⟨

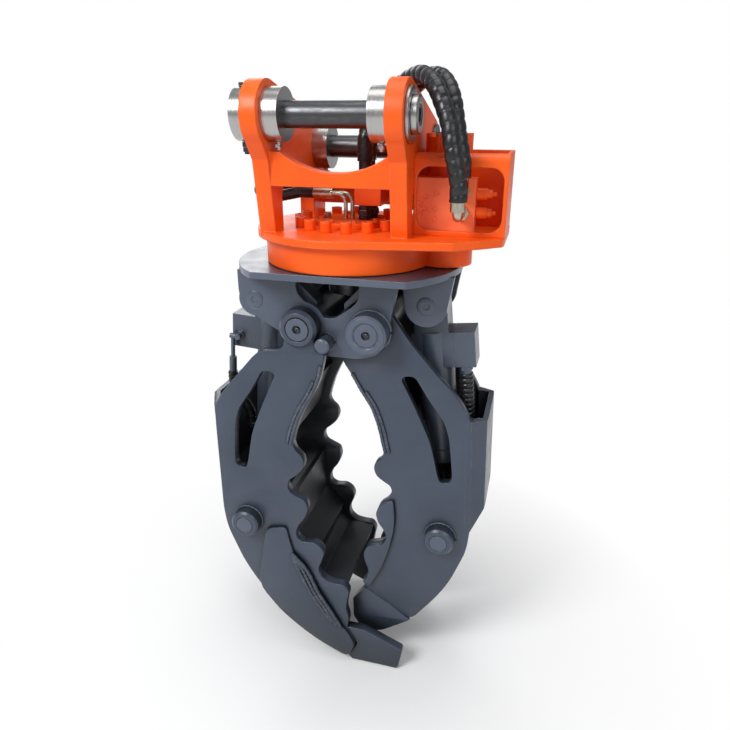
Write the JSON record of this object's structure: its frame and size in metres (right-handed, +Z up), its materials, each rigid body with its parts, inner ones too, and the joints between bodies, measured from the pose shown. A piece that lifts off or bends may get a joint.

⟩
⟨

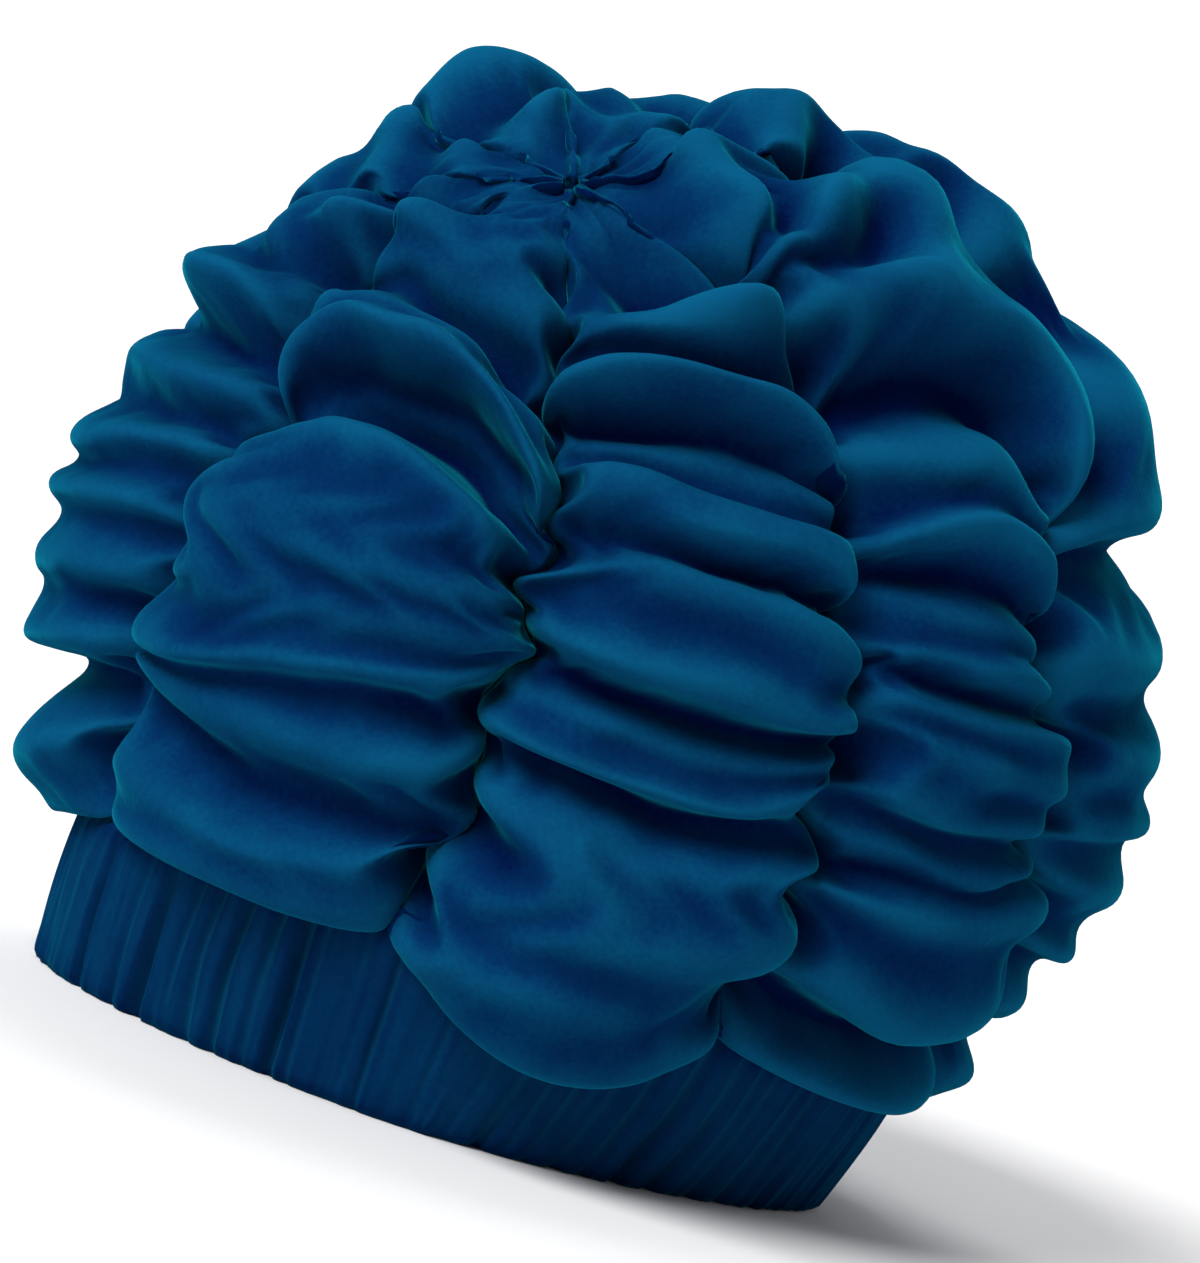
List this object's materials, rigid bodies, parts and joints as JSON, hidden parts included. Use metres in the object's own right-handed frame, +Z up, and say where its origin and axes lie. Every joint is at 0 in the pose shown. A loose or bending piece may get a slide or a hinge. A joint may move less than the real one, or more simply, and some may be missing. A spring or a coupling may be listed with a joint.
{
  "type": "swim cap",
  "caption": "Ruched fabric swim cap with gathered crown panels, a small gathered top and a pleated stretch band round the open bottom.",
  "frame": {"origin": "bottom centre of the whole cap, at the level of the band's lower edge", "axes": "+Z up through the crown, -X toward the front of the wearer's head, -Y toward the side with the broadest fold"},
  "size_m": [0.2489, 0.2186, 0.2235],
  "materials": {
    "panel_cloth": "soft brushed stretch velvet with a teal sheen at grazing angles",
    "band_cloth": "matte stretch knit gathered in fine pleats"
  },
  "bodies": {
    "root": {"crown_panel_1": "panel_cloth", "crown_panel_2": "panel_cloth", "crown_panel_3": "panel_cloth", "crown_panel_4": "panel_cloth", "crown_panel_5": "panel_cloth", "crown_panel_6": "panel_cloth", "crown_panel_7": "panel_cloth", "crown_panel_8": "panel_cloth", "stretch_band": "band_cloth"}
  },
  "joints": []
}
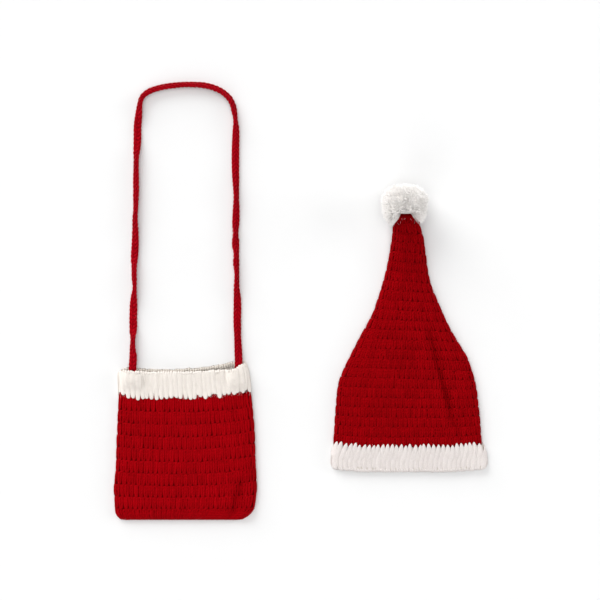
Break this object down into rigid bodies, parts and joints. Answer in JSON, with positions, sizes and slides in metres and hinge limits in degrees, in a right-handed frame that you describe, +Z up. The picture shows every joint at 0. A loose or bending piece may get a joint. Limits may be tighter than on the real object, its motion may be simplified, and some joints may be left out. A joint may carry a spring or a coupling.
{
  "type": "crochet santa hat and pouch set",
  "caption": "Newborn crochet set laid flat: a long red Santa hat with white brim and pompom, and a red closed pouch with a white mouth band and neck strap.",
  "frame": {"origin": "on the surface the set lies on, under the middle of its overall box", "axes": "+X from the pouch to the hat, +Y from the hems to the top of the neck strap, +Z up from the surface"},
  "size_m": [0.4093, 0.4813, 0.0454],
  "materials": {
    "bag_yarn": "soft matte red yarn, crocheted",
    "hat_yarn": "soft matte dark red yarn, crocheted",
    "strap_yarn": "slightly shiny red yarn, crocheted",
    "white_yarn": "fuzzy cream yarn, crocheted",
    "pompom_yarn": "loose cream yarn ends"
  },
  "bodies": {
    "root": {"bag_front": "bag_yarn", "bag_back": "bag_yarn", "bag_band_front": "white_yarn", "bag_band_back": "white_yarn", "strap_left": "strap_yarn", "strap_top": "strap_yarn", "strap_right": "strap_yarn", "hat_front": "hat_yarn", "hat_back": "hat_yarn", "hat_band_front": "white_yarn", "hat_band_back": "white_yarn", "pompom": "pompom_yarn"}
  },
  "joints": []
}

⟩

WHAT IS EXPECTED
From the records above, pick out and copy each line holding the word "that".

TASK RESPONSE
Write the JSON record of this object's structure: its frame and size in metres (right-handed, +Z up), its materials, each rigid body with its parts, inner ones too, and the joints between bodies, measured from the pose shown. A piece that lifts off or bends may get a joint.
Break this object down into rigid bodies, parts and joints. Answer in JSON, with positions, sizes and slides in metres and hinge limits in degrees, in a right-handed frame that you describe, +Z up. The picture shows every joint at 0. A loose or bending piece may get a joint. Limits may be tighter than on the real object, its motion may be simplified, and some joints may be left out. A joint may carry a spring or a coupling.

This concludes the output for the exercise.